General Butler's chief title to distinction in political life was a scheme which Massachusetts has pronounced a scheme of dishonesty and infamy in every method by which her sentiment can be made known. This scheme was to pay off the national debt and all other debts public and private, including all widows' and soldiers' pensions, in irredeemable paper money. He proposed to issue a series of government bonds bearing interest, payable like the principal, in greenbacks, and providing that the greenbacks should never be redeemed, but that the holder might at any time, on demand, get from the Treasury the equivalent in bonds. This scheme had been announced by General Butler for several years before the Presidential election of 1876. In that year General Butler, who had been defeated for reelection to Congress from the Essex district in 1874, was a candidate for the Republican nomination in the Middlesex district, which included his home in Lowell. There was much opposition to him. But the party feeling was very strong and no other person of large enough reputation or of conspicuous ability could be found to take the Republican nomination. General Butler was accordingly nominated with the distinct promise on his part that he would surrender his plans in regard to finance out of deference to the known wishes of his constituents, and would act with the Republican Party upon financial questions. To this pledge he owed, if not his nomination and election, certainly his great majority in the convention and at the polls.

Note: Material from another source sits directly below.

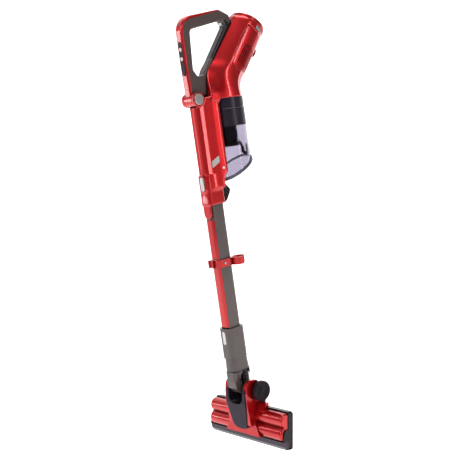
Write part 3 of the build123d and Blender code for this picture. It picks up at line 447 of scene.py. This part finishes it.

This pledge, as in the case of the trust which had been committed to him by the Douglas Democrats before the war, he most unblushingly and shamelessly violated. He renewed and advocated his fiat money scheme. The result was that at the next convention of the Republican Party in his district the following resolution was passed, without a dissenting vote:

"Resolved, That we warn the people of the Commonwealth, whose votes General Butler is now soliciting by promises to serve them faithfully, that his professions when seeking office have been found in our experience to be easily made and as easily repudiated when the time for redeeming them came.

"That they are neither gold nor good paper, but are a kind of fiat currency, having no intrinsic character, being cheap, delusive, irredeemable and worthless."

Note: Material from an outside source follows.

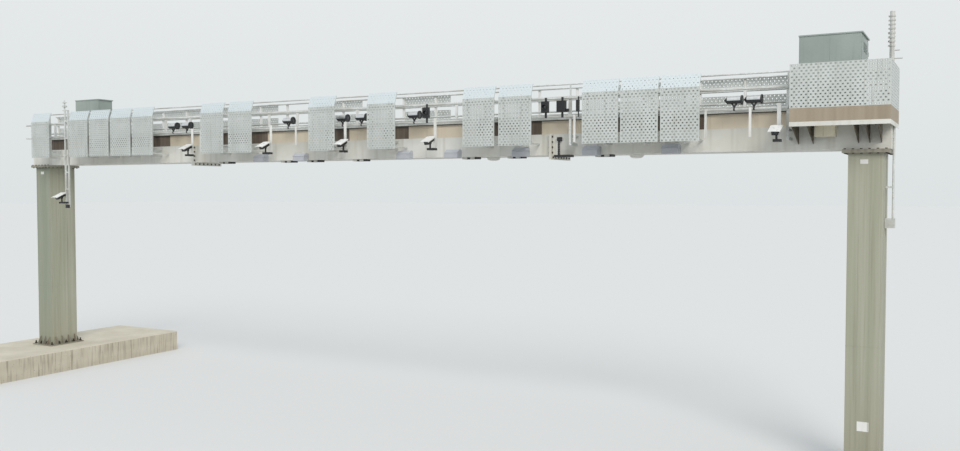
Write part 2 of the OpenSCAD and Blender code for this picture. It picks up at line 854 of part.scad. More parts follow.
// A cabinet with a base frame, an overhanging lid that sheds water, and a door on its +X side
module cabinet(w, d, h) {
    lid_over = 60;
    lid_t = 70;
    lid_rise = 35;
    base_h = 80;
    base_in = 20;
    groove = 8;
    frame = 70;
    vents = 6;
    vent_w = d / 3;
    vent_h = 12;
    vent_pitch = 32;
    hinge_d = 18;
    hinge_h = 90;
    handle = [25, 30, 160];
    door = [[-d / 2 + frame, base_h + frame], [d / 2 - frame, h - lid_t - frame]];
    translate([-w / 2 + base_in, -d / 2 + base_in, 0]) cube([w - 2 * base_in, d - 2 * base_in, base_h]);
    difference() {
        translate([-w / 2, -d / 2, base_h]) cube([w, d, h - lid_t - base_h]);
        translate([w / 2 - groove, 0, 0]) rotate([90, 0, 90]) linear_extrude(groove + past) difference() {
            translate(door[0]) square(door[1] - door[0]);
            translate(door[0] + [groove, groove]) square(door[1] - door[0] - 2 * [groove, groove]);
        }
        for (i = [0 : vents - 1])
            translate([w / 2 - groove, -vent_w / 2, h - lid_t - 3 * frame - vent_pitch * i])
                cube([groove + past, vent_w, vent_h]);
    }
    translate([0, d / 2 + lid_over, h - lid_t]) rotate([90, 0, 0])
        linear_extrude(d + 2 * lid_over) polygon([
            [-w / 2 - lid_over, 0], [w / 2 + lid_over, 0], [w / 2 + lid_over, lid_t - lid_rise],
            [0, lid_t], [-w / 2 - lid_over, lid_t - lid_rise]
        ]);
    for (z = [0.2, 0.5, 0.8] * h)
        translate([w / 2, door[1][0], z]) cylinder(d = hinge_d, h = hinge_h);
    translate([w / 2, door[0][0] + frame, h / 2]) cube(handle);
}

module left_cabinet() {
    w = 1250;
    d = 560;
    h = 1790;
    x = 2080;
    y = 60;
    color(cabinet_paint) translate([x, y, floor_top]) cabinet(w, d, h);
}

module right_cabinet() {
    room_beside = 700;
    room_before = 610;
    x = platform_x1 - room_beside - cabinet_w / 2;
    y = platform_y + room_before + cabinet_d / 2;
    color(cabinet_paint) translate([x, y, floor_top]) cabinet(cabinet_w, cabinet_d, cabinet_h);
}

// The platform's floor plate, with a channel that hangs from its edge clear of the beam
module platform_floor() {
    t = 8;
    low = floor_top - platform_edge;
    color(steel) {
        block([platform_x0, platform_y, beam_top], [platform_x1, platform_rear, floor_top]);
        block([platform_x0, platform_y, low], [platform_x1, platform_y + t, floor_top]);
        block([platform_x0, platform_y, low], [platform_x0 + t, beam_front, floor_top]);
        block([platform_x1 - t, platform_y, low], [platform_x1, platform_rear, floor_top]);
    }
}

// A punched panel w by h in a frame of flat bars, standing on the origin along +X
module framed_panel(w, h) {
    frame_w = 40;
    frame_t = 20;
    translate([frame_w / 2, 0, frame_w / 2]) rotate([90, 0, 0])
        punched_sheet(w - frame_w, h - frame_w, panel_t);
    difference() {
        block([0, 0, 0], [w, frame_t, h]);
        block([frame_w, -past, frame_w], [w - frame_w, frame_t + past, h - frame_w]);
    }
}

// Panels above the toe-boards, at the front and both ends of the platform
module platform_panels() {
    t = 20;
    h = guard_top - toe_top;
    color(perforated) {
        translate([platform_x0, platform_y, toe_top]) framed_panel(platform_w, h);
        translate([platform_x1, platform_y + t + joint, toe_top]) rotate(90)
            framed_panel(platform_rear - platform_y - t - joint, h);
        translate([platform_x0 + t, platform_y + t + joint, toe_top]) rotate(90)
            framed_panel(platform_out - t - joint, h);
    }
}

// Tapered brackets from the beam's front face to the platform's front edge
module platform_gussets() {
    t = 16;
    depth = 420;
    reach = platform_out - 20;
    color(steel) for (x = [60, 390, platform_w - 740, platform_w - 500, platform_w - 250])
        translate([platform_x0 + x, beam_front, beam_top]) rotate([90, 0, -90])
            linear_extrude(t) polygon([[0, 0], [reach, 0], [reach, -50], [0, -depth]]);
}

module junction_box() {
    w = 440;
    d = 300;
    h = 270;
    lid_over = 10;
    lid_t = 40;
    in_from_end = 470;
    off_beam = 130;
    color(white_cover) translate([platform_x0 + in_from_end, beam_front - off_beam - d, beam_top - h]) {
        cube([w, d, h]);
        translate([-lid_over, -lid_over, h - lid_t]) cube([w + 2 * lid_over, d + 2 * lid_over, lid_t]);
    }
}

// A short post with a clamped head of small sensors
module left_antenna() {
    h = 1790;
    d = 50;
    x = 1050;
    foot_d = 140;
    foot_t = 12;
    ring_t = 40;
    arm = [220, 40, 20];
    head = [120, 120, 60];
    color(zinc) translate([x, front_rail_y + (rail_d + foot_d) / 2 - foot_t, floor_top]) {
        cylinder(d = foot_d, h = foot_t);
        cylinder(d = d, h = h);
        for (z = [0.78, 0.86, 0.94] * h) translate([0, 0, z]) {
            cylinder(d = d + ring_t, h = ring_t);
            translate([-arm[0] / 2, -arm[1] / 2, ring_t / 4]) cube(arm);
        }
        translate([-head[0] / 2, -head[1] / 2, h * 0.86]) cube(head);
    }
}

// A pole with a ribbed foot, four clamps and two short arms
module right_mast() {
    d = 110;
    h = 2600;
    foot_w = 260;
    foot_t = 16;
    rib_in = 10;
    rib_high = 160;
    cap_h = 30;
    clamp_h = 34;
    ear = 35;
    arm_d = 30;
    off_end = 150;
    off_rear = 220;
    color(white_cover) translate([platform_x1 - off_end, beam_rear - off_rear, floor_top]) {
        translate([-foot_w / 2, -foot_w / 2, 0]) cube([foot_w, foot_w, foot_t]);
        cylinder(d = d, h = h);
        translate([0, 0, h]) cylinder(d1 = d + rib_in, d2 = d / 2, h = cap_h);
        for (turn = [0 : 90 : 270]) rotate(turn) translate([d / 2 - rib_in, 0, foot_t])
            rib((foot_w - d) / 2, rib_high, rib_in);
        for (z = [1800 : 95 : 2100]) translate([0, 0, z]) {
            cylinder(d = d + 24, h = clamp_h);
            translate([-d / 2 - ear, -ear / 2, 0]) cube([ear, ear, clamp_h]);
        }
        for (arm = [[1520, 170], [1710, 110]])
            translate([0, 0, arm[0]]) rotate([0, 90, 0]) cylinder(d = arm_d, h = d / 2 + arm[1]);
    }
}

// Two tubes that hang before the beam, tied to each other, with a camera at their foot
drop_x = 2460;
drop_gap = 170;
drop_low = clearance - 1520;
drop_foot = 120;
drop_side = -120;

module drop_mast() {
    tube = 50;
    tie_pitch = 600;
    arm_z = [clearance + beam_h / 2, upper_tube_z - tube / 2];
    color(zinc) union() {
        for (side = [-1, 1]) {
            x = drop_x + side * drop_gap / 2;
            block([x - tube / 2, shroud_y, drop_low], [x + tube / 2, shroud_y + tube, guard_top]);
            block([x - tube / 2, shroud_y, arm_z[0]], [x + tube / 2, beam_front, arm_z[0] + tube]);
            block([x - tube / 2, shroud_y, arm_z[1]], [x + tube / 2, tube_face, arm_z[1] + tube]);
        }
        for (z = [drop_low : tie_pitch : guard_top - tube])
            translate([drop_x - drop_gap / 2, shroud_y, z]) cube([drop_gap, tube, tube]);
    }
}

// The camera, and the box of its wiring beside it on the tubes
module drop_camera() {
    box = [110, 90, 120];
    beside = 20;
    below = 40;
    color(dark) {
        translate([drop_x, shroud_y, drop_low + drop_foot]) hooded_camera(drop_side);
        translate([drop_x + beside, shroud_y - box[1], drop_low - below]) cube(box);
    }
}

// Two conduits down the beam's end and past the flange, with clips and the box they end in
module end_conduits() {
    d = 45;
    x = beam_x1 + d / 2;
    low = column_top - 1500;
    box_h = 220;
    column_face = span + column_w / 2 + seam_out;
    color(zinc) {
        for (y = [-35, 35]) translate([x, y, low]) cylinder(d = d, h = beam_top - low);
        for (z = [low + 700, clearance + beam_h / 2 - 20])
            block([z < column_top ? column_face : beam_x1, -75, z], [x, 75, z + 40]);
        block([column_face, -110, low - box_h], [x + d, 110, low]);
    }
}

left_plinth();
base_plates();
base_ribs();
anchor_bolts();
left_column();
right_column();
column_head_plates();
beam_foot_plates();
head_bolts();
left_beam();
middle_beam();
right_beam();
splice_bolts();
walkway_grating();
toe_boards();
guard_posts();
guard_rails();
cable_trunking();
rear_panels_left();
rear_panels_middle();
rear_panels_right();
shroud_frames();
shroud_group(0);  // shrouds_1
shroud_group(1);  // shrouds_2
shroud_group(2);  // shrouds_3
shroud_group(3);  // shrouds_4
shroud_group(4);  // shrouds_5
shroud_group(5);  // shrouds_6
shroud_group(6);  // shrouds_7
equipment_tubes();
tube_stands();
carrier_posts();
barrel_cameras();
hooded_cameras();
camera_covers();
floodlights();
scanner_boxes();
slot_sensors();
dome_sensors();
left_cabinet();
right_cabinet();
platform_floor();
platform_panels();
platform_gussets();
junction_box();
left_antenna();
right_mast();
drop_mast();
drop_camera();
end_conduits();
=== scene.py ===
import bmesh
import bpy
import numpy as np
from mathutils import Euler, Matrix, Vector


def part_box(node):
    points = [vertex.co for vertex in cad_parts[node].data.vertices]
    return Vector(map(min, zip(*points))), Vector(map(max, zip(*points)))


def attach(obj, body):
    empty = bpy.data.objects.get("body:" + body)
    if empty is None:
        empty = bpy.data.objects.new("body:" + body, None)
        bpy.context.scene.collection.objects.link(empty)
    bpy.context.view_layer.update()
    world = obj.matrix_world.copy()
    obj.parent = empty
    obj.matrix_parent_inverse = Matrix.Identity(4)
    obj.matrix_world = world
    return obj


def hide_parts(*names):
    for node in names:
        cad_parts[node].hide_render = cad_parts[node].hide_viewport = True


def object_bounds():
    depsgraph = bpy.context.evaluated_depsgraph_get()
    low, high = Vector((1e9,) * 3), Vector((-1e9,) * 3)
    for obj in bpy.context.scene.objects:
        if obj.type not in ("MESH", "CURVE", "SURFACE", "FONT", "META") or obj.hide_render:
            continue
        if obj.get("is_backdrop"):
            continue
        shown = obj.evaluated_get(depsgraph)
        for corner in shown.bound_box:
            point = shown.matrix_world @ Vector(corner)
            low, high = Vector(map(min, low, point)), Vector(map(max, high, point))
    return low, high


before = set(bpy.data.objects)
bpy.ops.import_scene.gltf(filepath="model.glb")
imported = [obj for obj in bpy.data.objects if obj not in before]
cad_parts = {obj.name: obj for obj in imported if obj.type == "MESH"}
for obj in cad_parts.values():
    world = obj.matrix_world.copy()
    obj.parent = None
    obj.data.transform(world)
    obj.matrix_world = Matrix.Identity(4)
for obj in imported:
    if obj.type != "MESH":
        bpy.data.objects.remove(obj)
cad_low, cad_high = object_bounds()


# Foundation of the left column: one block of concrete cast on site against boards, with joints
# in its inner side. The top is pale from wear, and rain has run down the sides from its edge.

def colour(code):
    """An sRGB hex colour as linear RGBA. A channel c becomes c / 12.92 up to 0.04045, and
    ((c + 0.055) / 1.055) ** 2.4 above it."""
    c = np.array([int(code[i:i + 2], 16) / 255 for i in (1, 3, 5)])
    linear = np.where(c > 0.04045, ((c + 0.055) / 1.055) ** 2.4, c / 12.92)
    return (*linear.tolist(), 1.0)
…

This convention represented a large and overwhelming majority of the people of the Middlesex district. It was made up as such conventions in Massachusetts always are made up, of men of high standing and character and of great personal worth. Can there be found in the history of Massachusetts such a record of shameless dishonor and such a terrible indictment and conviction?

A like judgment was expressed a little later by Mr. Edward
Avery, a Democrat of high standing, who declared that the
Democratic Party had found his promises and pledges could
not be trusted.

He was once elected Governor. It so chanced that the Republican Party had been disappointed by the defeat in their State Convention of Mr. Crapo, a gentleman of the highest standing, who had rendered conspicuous service to his country in the National House of Representatives, and who was doubtless the choice of a majority of his party. His successful competitor was a man of much personal worth and highly esteemed. But it was thought that his nomination had been compassed by skilful political management by which the will of the people had been baffled and defeated, and many Republicans declined to vote. There was a certain curiosity, as many men expressed it, to see what Butler would do and to test his professions of reform, with a feeling that he would be quite harmless with a Republican Legislature and Council. So the experiment was tried. The people of the Commonwealth had no desire to try it a second time. The matter of General Butler's title to public respect, if the rest of his record could be erased as by a wet sponge, might be determined by the experience of a single year. There was never such an exhibition as that made by him in the executive chair of Massachusetts. He proceeded to attack, to promote his own ambitions, the fair name and fame of the Commonwealth itself. One of his speeches was so gross in its nature that the principal Democratic paper of Boston refused to print it, declaring it unfit for publication.

General Butler declared in one of his public speeches when a candidate for Governor, thereby insulting the Commonwealth, especially the citizen-soldiery of Massachusetts, that the soldiers of Massachusetts "needed but a word from him to clean out the State House."

But he had his eye on a still higher prize. He hoped to compass the Democratic nomination for the Presidency. That nomination depended on his conciliating the old Democratic, rebel element at the South, then powerful in National Democratic councils. He made an attack upon the administration of the State Almshouse at Tewksbury, in which he declared that "the selling and tanning of human skins was an established industry in Massachusetts." He charged the Commonwealth with desecrating the graves and selling the bodies of deceased inmates of her public institutions for money. General Butler's charges were refuted to the public satisfaction by the simple certificate of Mrs. Clara Leonard, a member of the State Board of Lunacy and Charities, who knew all about the matter, and in whose high integrity and capacity to decide the question everybody had implicit confidence.

There was an investigation, and Butler signally failed to sustain himself. One incident at the hearing revealed perfectly his character and that of his affected sympathy for downtrodden humanity. Some human remains were brought into the presence of the committee, which it was alleged had come from the almshouse. Butler was in an angry mood at something that had occurred and called out peremptorily: "Give me the skin that came off the nigger."

I will not undertake myself to impute the motive which inspired this attack upon his own State. Whether it were anger inspired by the knowledge of the estimate in which the majority of her people held him; whether it were a gross nature with blunted sensibilities; whether these expressions were uttered in haste or anger, I will not say. The Honorable William P. Frye, an able and justly distinguished Representative and Senator from Maine, with an intimate knowledge of General Butler, which came from a long association in the public service, charged General Butler in a public speech in Massachusetts, in the autumn of 1883, in my hearing, what he repeated at many places elsewhere in the Commonwealth—that Butler had made this foul charge against Massachusetts in order that he might win the favor of the slave-holding and rebel Democratic elements of the South by catering to their prejudices against her. If that be true, this charge of General Butler's is the most disgraceful single utterance that ever came from American lips. If it be not true, what must be the nature of which the gentle, charitable and kindly Senator Frye could believe it true after an intimate knowledge so many years?